かれこれ、なぜなぜも5巡目なので、「なぜなぜを5回やりなさい」なんて言われてきた人にとっては、そろそろ到達点だったりするわけです。
実際のところ、きちんとロジックを飛躍させずにこのFTAを完成させると、普通の工業製品の不具合などでしたら、10巡くらいは必要で、出てくる個別要因も100を超えます。それ以下ならバラシが足りないと言ってもいいでしょう。
今回の事例は、寝坊したというごくごく日常的な場面ですので、まぁ5回もやれば再発防止には十分という感じは致します。
さて、話を戻しますと・・・
・外力として明るさが足りなかったのはなぜか
→ 天気が悪かった
向かいのビルが工事中で朝日が反射しなかった
カーテンが閉まっていた
ベランダの荷物が光を遮っていた
室内灯をいつもつけてくれる家族がいなかった
自動で点灯するはずの室内灯のタイマーが切れていた
・・・などの理由が考えられますね。
・外力として音が足りなかったのはなぜか
→家族が全員休みだったので寝ていた
隣人や上階の住人が今日は休みだったので寝ていた
家族がたまたま休みだったので起きている人がいなかった
目覚まし時計が壊れていた
目覚まし時計をセットし忘れていた
いつもはじまる外の工事が始まらなかった、ほかいろいろ。
・外力として匂いが感じられなかったのはなぜか
→いつもコーヒーを飲む家族(隣人)が今日は紅茶だった
いつもは朝ごはんにパンを焼いているが今日はご飯だった
そもそも匂いに気づいて起きることなどない
・・・こんな感じで、たくさんのあり得そうな要因が思いつきますね。
実際のところ、このなぜなぜを始める前、なぜ会社(または学校)に遅れたのか、なぜ寝坊したのか、という問いかけだけでは、このように沢山の要因を思いつくことはなかったと思います。

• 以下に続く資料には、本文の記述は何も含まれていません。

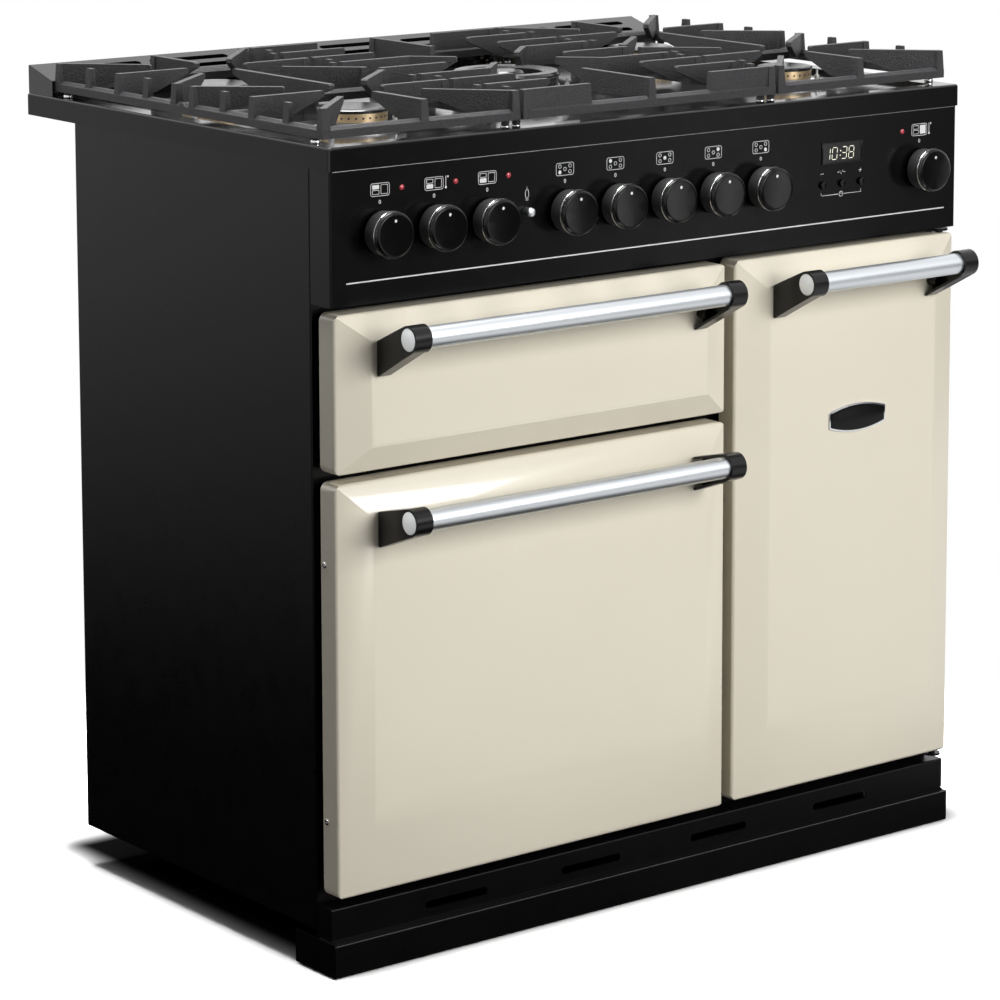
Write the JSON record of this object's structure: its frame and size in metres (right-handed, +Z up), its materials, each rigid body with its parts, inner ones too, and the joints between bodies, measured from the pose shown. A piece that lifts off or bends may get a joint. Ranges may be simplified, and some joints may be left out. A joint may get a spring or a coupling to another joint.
{
  "type": "range cooker",
  "caption": "Free-standing range cooker: gas hob with cast pan supports, drop-down grill and main oven doors, side-hung tall oven door and a row of knobs.",
  "frame": {"origin": "on the floor, in the middle of the overall box (width, and depth from the door handles' front to the hob's back edge)", "axes": "+X to the right along the front, +Y from the front to the back, +Z up; the doors and knobs face -Y"},
  "size_m": [0.9, 0.692, 0.9335],
  "materials": {
    "charcoal_paint": "satin",
    "zinc_sheet": "satin",
    "cream_enamel": "gloss",
    "seal_rubber": "matt",
    "oven_enamel": "gloss",
    "heating_rod": "matt",
    "chromed_wire": "gloss",
    "hob_enamel": "gloss",
    "burner_aluminium": "satin",
    "burner_brass": "satin",
    "burner_enamel": "satin",
    "cast_iron": "matt",
    "black_gloss": "gloss",
    "window_black": "gloss",
    "chrome_trim": "gloss",
    "black_plastic": "satin",
    "knob_plastic": "satin"
  },
  "bodies": {
    "cooker": {"side_panel_left": "charcoal_paint", "side_panel_right": "charcoal_paint", "back_panel": "zinc_sheet", "base_tray": "zinc_sheet", "plinth_kickboard": "charcoal_paint", "plinth_vent_bar": "charcoal_paint", "front_frame": "charcoal_paint", "door_seals": "seal_rubber", "grill_chamber": "oven_enamel", "grill_element": "heating_rod", "grill_carriage": "chromed_wire", "grill_pan": "oven_enamel", "grill_trivet": "chromed_wire", "main_oven_liner": "oven_enamel", "tall_oven_liner": "oven_enamel", "oven_shelf_racks": "chromed_wire", "main_oven_shelves": "chromed_wire", "tall_oven_shelves": "chromed_wire", "hob_tray": "hob_enamel", "rear_upstand": "hob_enamel", "burner_bodies": "burner_aluminium", "burner_port_rings": "burner_brass", "burner_caps": "burner_enamel", "control_panel": "black_gloss", "clock_window": "window_black"},
    "pan_support_left": {"pan_support_left": "cast_iron"},
    "pan_support_middle": {"pan_support_middle": "cast_iron"},
    "pan_support_right": {"pan_support_right": "cast_iron"},
    "light_button": {"light_button": "chrome_trim"},
    "front_feet": {"front_feet": "zinc_sheet"},
    "rear_rollers": {"rear_rollers": "black_plastic"},
    "grill_door": {"grill_door_panel": "cream_enamel", "grill_door_inner": "oven_enamel", "grill_door_handle_tube": "chrome_trim", "grill_door_handle_brackets": "black_plastic"},
    "main_door": {"main_door_panel": "cream_enamel", "main_door_inner": "oven_enamel", "main_door_handle_tube": "chrome_trim", "main_door_handle_brackets": "black_plastic"},
    "tall_door": {"tall_door_panel": "cream_enamel", "tall_door_inner": "oven_enamel", "tall_door_handle_tube": "chrome_trim", "tall_door_handle_brackets": "black_plastic"},
    "knob_burner_front_left": {"knob_burner_front_left": "knob_plastic"},
    "knob_burner_back_left": {"knob_burner_back_left": "knob_plastic"},
    "knob_burner_middle": {"knob_burner_middle": "knob_plastic"},
    "knob_burner_back_right": {"knob_burner_back_right": "knob_plastic"},
    "knob_burner_front_right": {"knob_burner_front_right": "knob_plastic"},
    "knob_grill": {"knob_grill": "knob_plastic"},
    "knob_main_temperature": {"knob_main_temperature": "knob_plastic"},
    "knob_main_function": {"knob_main_function": "knob_plastic"},
    "knob_tall_temperature": {"knob_tall_temperature": "knob_plastic"},
    "spindle_burner_front_left": {"spindle_burner_front_left": "zinc_sheet"},
    "spindle_burner_back_left": {"spindle_burner_back_left": "zinc_sheet"},
    "spindle_burner_middle": {"spindle_burner_middle": "zinc_sheet"},
    "spindle_burner_back_right": {"spindle_burner_back_right": "zinc_sheet"},
    "spindle_burner_front_right": {"spindle_burner_front_right": "zinc_sheet"},
    "clock_button_minus": {"clock_button_minus": "knob_plastic"},
    "clock_button_mode": {"clock_button_mode": "knob_plastic"},
    "clock_button_plus": {"clock_button_plus": "knob_plastic"}
  },
  "joints": [
    {"name": "main_door_hinge", "type": "hinge", "parent": "cooker", "child": "main_door", "pos_m": [0, -0.248, 0.104], "axis": [1, 0, 0], "range_deg": [0, 90], "stiffness_Nm_per_rad": 2.2, "springref_deg": -68.75},
    {"name": "grill_door_hinge", "type": "hinge", "parent": "cooker", "child": "grill_door", "pos_m": [0, -0.248, 0.564], "axis": [1, 0, 0], "range_deg": [0, 90], "stiffness_Nm_per_rad": 0.45, "springref_deg": -80.21},
    {"name": "tall_door_hinge", "type": "hinge", "parent": "cooker", "child": "tall_door", "pos_m": [0.433, -0.248, 0], "axis": [0, 0, 1], "range_deg": [0, 100]},
    {"name": "pan_support_left_lift", "type": "slide", "parent": "cooker", "child": "pan_support_left", "axis": [0, 0, 1], "range_m": [0, 0.08]},
    {"name": "pan_support_middle_lift", "type": "slide", "parent": "cooker", "child": "pan_support_middle", "axis": [0, 0, 1], "range_m": [0, 0.08]},
    {"name": "pan_support_right_lift", "type": "slide", "parent": "cooker", "child": "pan_support_right", "axis": [0, 0, 1], "range_m": [0, 0.08]},
    {"name": "knob_grill_turn", "type": "hinge", "parent": "cooker", "child": "knob_grill", "pos_m": [-0.3845, -0.258, 0.801], "axis": [0, 1, 0], "range_deg": [0, 270]},
    {"name": "knob_main_temperature_turn", "type": "hinge", "parent": "cooker", "child": "knob_main_temperature", "pos_m": [-0.3141, -0.258, 0.801], "axis": [0, 1, 0], "range_deg": [0, 270]},
    {"name": "knob_main_function_turn", "type": "hinge", "parent": "cooker", "child": "knob_main_function", "pos_m": [-0.2437, -0.258, 0.801], "axis": [0, 1, 0], "range_deg": [0, 315]},
    {"name": "knob_tall_temperature_turn", "type": "hinge", "parent": "cooker", "child": "knob_tall_temperature", "pos_m": [0.389, -0.258, 0.801], "axis": [0, 1, 0], "range_deg": [0, 270]},
    {"name": "knob_burner_front_left_push", "type": "slide", "parent": "cooker", "child": "spindle_burner_front_left", "axis": [0, 1, 0], "range_m": [0, 0.003], "stiffness_N_per_m": 1200, "springref_m": -0.004},
    {"name": "knob_burner_front_left_turn", "type": "hinge", "parent": "spindle_burner_front_left", "child": "knob_burner_front_left", "pos_m": [-0.138, -0.258, 0.801], "axis": [0, -1, 0], "range_deg": [0, 200]},
    {"name": "knob_burner_back_left_push", "type": "slide", "parent": "cooker", "child": "spindle_burner_back_left", "axis": [0, 1, 0], "range_m": [0, 0.003], "stiffness_N_per_m": 1200, "springref_m": -0.004},
    {"name": "knob_burner_back_left_turn", "type": "hinge", "parent": "spindle_burner_back_left", "child": "knob_burner_back_left", "pos_m": [-0.0676, -0.258, 0.801], "axis": [0, -1, 0], "range_deg": [0, 200]},
    {"name": "knob_burner_middle_push", "type": "slide", "parent": "cooker", "child": "spindle_burner_middle", "axis": [0, 1, 0], "range_m": [0, 0.003], "stiffness_N_per_m": 1200, "springref_m": -0.004},
    {"name": "knob_burner_middle_turn", "type": "hinge", "parent": "spindle_burner_middle", "child": "knob_burner_middle", "pos_m": [0.0028, -0.258, 0.801], "axis": [0, -1, 0], "range_deg": [0, 200]},
    {"name": "knob_burner_back_right_push", "type": "slide", "parent": "cooker", "child": "spindle_burner_back_right", "axis": [0, 1, 0], "range_m": [0, 0.003], "stiffness_N_per_m": 1200, "springref_m": -0.004},
    {"name": "knob_burner_back_right_turn", "type": "hinge", "parent": "spindle_burner_back_right", "child": "knob_burner_back_right", "pos_m": [0.0732, -0.258, 0.801], "axis": [0, -1, 0], "range_deg": [0, 200]},
    {"name": "knob_burner_front_right_push", "type": "slide", "parent": "cooker", "child": "spindle_burner_front_right", "axis": [0, 1, 0], "range_m": [0, 0.003], "stiffness_N_per_m": 1200, "springref_m": -0.004},
    {"name": "knob_burner_front_right_turn", "type": "hinge", "parent": "spindle_burner_front_right", "child": "knob_burner_front_right", "pos_m": [0.1436, -0.258, 0.801], "axis": [0, -1, 0], "range_deg": [0, 200]},
    {"name": "light_button_push", "type": "slide", "parent": "cooker", "child": "light_button", "axis": [0, 1, 0], "range_m": [0, 0.003], "stiffness_N_per_m": 800, "springref_m": -0.002},
    {"name": "clock_button_minus_push", "type": "slide", "parent": "cooker", "child": "clock_button_minus", "axis": [0, 1, 0], "range_m": [0, 0.0015], "stiffness_N_per_m": 600, "springref_m": -0.002},
    {"name": "clock_button_mode_push", "type": "slide", "parent": "cooker", "child": "clock_button_mode", "axis": [0, 1, 0], "range_m": [0, 0.0015], "stiffness_N_per_m": 600, "springref_m": -0.002},
    {"name": "clock_button_plus_push", "type": "slide", "parent": "cooker", "child": "clock_button_plus", "axis": [0, 1, 0], "range_m": [0, 0.0015], "stiffness_N_per_m": 600, "springref_m": -0.002},
    {"name": "rear_rollers_turn", "type": "hinge", "parent": "cooker", "child": "rear_rollers", "pos_m": [0, 0.195, 0.02], "axis": [1, 0, 0], "continuous": true},
    {"name": "front_feet_level", "type": "slide", "parent": "cooker", "child": "front_feet", "axis": [0, 0, -1], "range_m": [0, 0.025]}
  ]
}
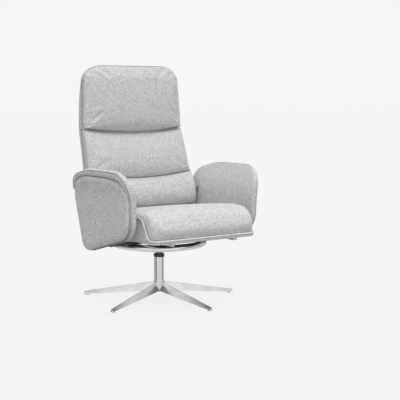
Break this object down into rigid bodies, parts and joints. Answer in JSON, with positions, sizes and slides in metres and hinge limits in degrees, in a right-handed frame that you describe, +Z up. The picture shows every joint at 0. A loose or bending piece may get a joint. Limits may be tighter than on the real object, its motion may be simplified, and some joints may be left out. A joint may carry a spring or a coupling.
{
  "type": "swivel recliner",
  "caption": "High-backed upholstered recliner with padded arms and a separate headrest section, turning on a polished star base.",
  "frame": {"origin": "middle of the outline on the floor, with the sitter facing -Y", "axes": "+Z up, +X the sitter's left, +Y behind the chair"},
  "size_m": [0.722, 0.7039, 1.073],
  "materials": {
    "star_base": "polished",
    "column": "polished",
    "chassis_ring": "polished",
    "spider": "satin",
    "black_plastic": "matte",
    "bearing_plastic": "matte",
    "spindle_steel": "satin",
    "zinc_steel": "zinc plated",
    "runner_steel": "satin",
    "black_steel": "powder coat",
    "plywood": "raw plywood",
    "elastic_webbing": "woven elastic",
    "underlining": "non-woven cloth",
    "upholstery_fabric": "heathered light grey weave",
    "piping_fabric": "covered cord"
  },
  "bodies": {
    "base": {"star_leg_1": "star_base", "star_leg_2": "star_base", "star_leg_3": "star_base", "star_leg_4": "star_base", "star_leg_5": "star_base", "leg_glides": "bearing_plastic", "base_hub": "star_base", "column_tube": "column", "thrust_washer": "bearing_plastic", "lower_bush": "bearing_plastic", "upper_bush": "bearing_plastic", "column_collar": "black_plastic"},
    "carriage": {"spindle": "spindle_steel", "spindle_clip": "zinc_steel", "chassis_ring": "chassis_ring", "spider": "spider", "cross_bar_front": "black_steel", "cross_bar_rear": "black_steel", "arm_bolts": "zinc_steel", "chassis_bolts": "zinc_steel", "glide_track_left": "zinc_steel", "glide_track_right": "zinc_steel", "pivot_bolts": "zinc_steel", "pivot_spacers": "zinc_steel", "arm_pad_left": "upholstery_fabric", "arm_pad_right": "upholstery_fabric", "arm_core_left": "plywood", "arm_core_right": "plywood", "arm_panel_left": "upholstery_fabric", "arm_panel_right": "upholstery_fabric"},
    "seat": {"seat_runner_left": "runner_steel", "seat_runner_right": "runner_steel", "seat_rail_front": "plywood", "seat_rail_rear": "plywood", "seat_rail_left": "plywood", "seat_rail_right": "plywood", "seat_webbing": "elastic_webbing", "seat_underlining": "underlining", "seat_side_left": "upholstery_fabric", "seat_side_right": "upholstery_fabric", "seat_fascia": "upholstery_fabric", "seat_cushion": "upholstery_fabric", "seat_piping": "piping_fabric"},
    "back": {"lumbar_cushion": "upholstery_fabric", "mid_cushion": "upholstery_fabric", "back_cover": "upholstery_fabric", "back_upright_left": "black_steel", "back_upright_right": "black_steel", "back_cross_lower": "black_steel", "back_cross_upper": "black_steel", "back_webbing": "elastic_webbing", "pivot_plates": "zinc_steel", "head_hinge_lower": "zinc_steel", "head_hinge_pins": "zinc_steel"},
    "headrest": {"head_cushion": "upholstery_fabric", "head_cover": "upholstery_fabric", "head_board": "plywood", "head_hinge_upper": "zinc_steel"}
  },
  "joints": [
    {"name": "swivel", "type": "hinge", "parent": "base", "child": "carriage", "pos_m": [0, 0.03, 0.2], "axis": [0, 0, 1], "continuous": true},
    {"name": "recline", "type": "hinge", "parent": "carriage", "child": "back", "pos_m": [0, 0.152, 0.5], "axis": [-1, 0, 0], "range_deg": [0, 28]},
    {"name": "seat_glide", "type": "slide", "parent": "carriage", "child": "seat", "axis": [0, -1, 0], "range_m": [0, 0.06]},
    {"name": "headrest_tilt", "type": "hinge", "parent": "back", "child": "headrest", "pos_m": [0, 0.258, 0.78], "axis": [1, 0, 0], "range_deg": [0, 20]}
  ],
  "couplings": [
    {"joint": "seat_glide", "follows": "recline", "m_per_rad": 0.1227}
  ]
}
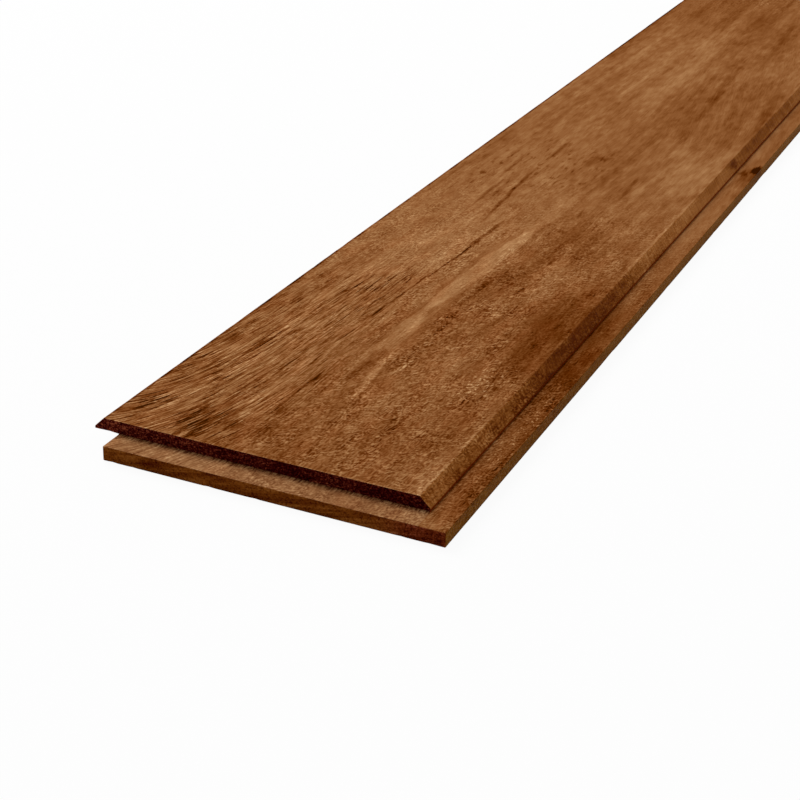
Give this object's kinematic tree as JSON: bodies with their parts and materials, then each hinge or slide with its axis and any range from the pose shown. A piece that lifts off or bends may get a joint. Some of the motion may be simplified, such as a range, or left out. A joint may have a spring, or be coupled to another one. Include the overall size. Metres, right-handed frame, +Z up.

なぜなぜを使って要因をバラすことの本来の意味は、ここにあります。もちろん、ロジックでバラした中に見落としがある場合も稀にありますが、何かまずいことが起きたとき、作っているものが不具合になったとき、それをいつも経験している人、それを作ってきた人であれば、なんとなく原因になるようなことは思いつくものなんです。
しかし、論理的にバラされていない状態で、思いつくことを端から言っても、たくさんの要因がある場合は、全て上げることはできないし、後から後から、あれはそうかも、これもそうかも、という感じで際限なく思いついたりします。そんなことをしているうちに、何が真の原因なのかがわからなくなってしまうのです。
このなぜなぜは、状況から問題を特定して、論理の飛躍を防ぎ、MECEによって要因になりそうなことをしっかり分類し、その上で本来頭の中にちゃんと眠っている真の原因または有用な対策を引きずり出すことが目的なのですね。
この最終段階で、気をつけるべきことは、
「他にないか?」
です。
ここまで細かく分類されていれば、頭の中にあるものはちゃんと書き出せるはずなので、納得のいくまで「他にないか?」と自問し続けましょう。
きっと、しっくりと腑に落ちる答えが見つかるはずです。
これがなぜなぜ解析の基本です
いかがでしたか?
細かい点をいうと、まだまだお伝えできていないことはたくさんあるのですが、まずは基本の考え方をしっかりと日常使いで繰り返すことで、身につけていくことが重要です。
エンジニアの人はもちろん、そうでない人も是非是非お試しください。
どうもありがとうございました。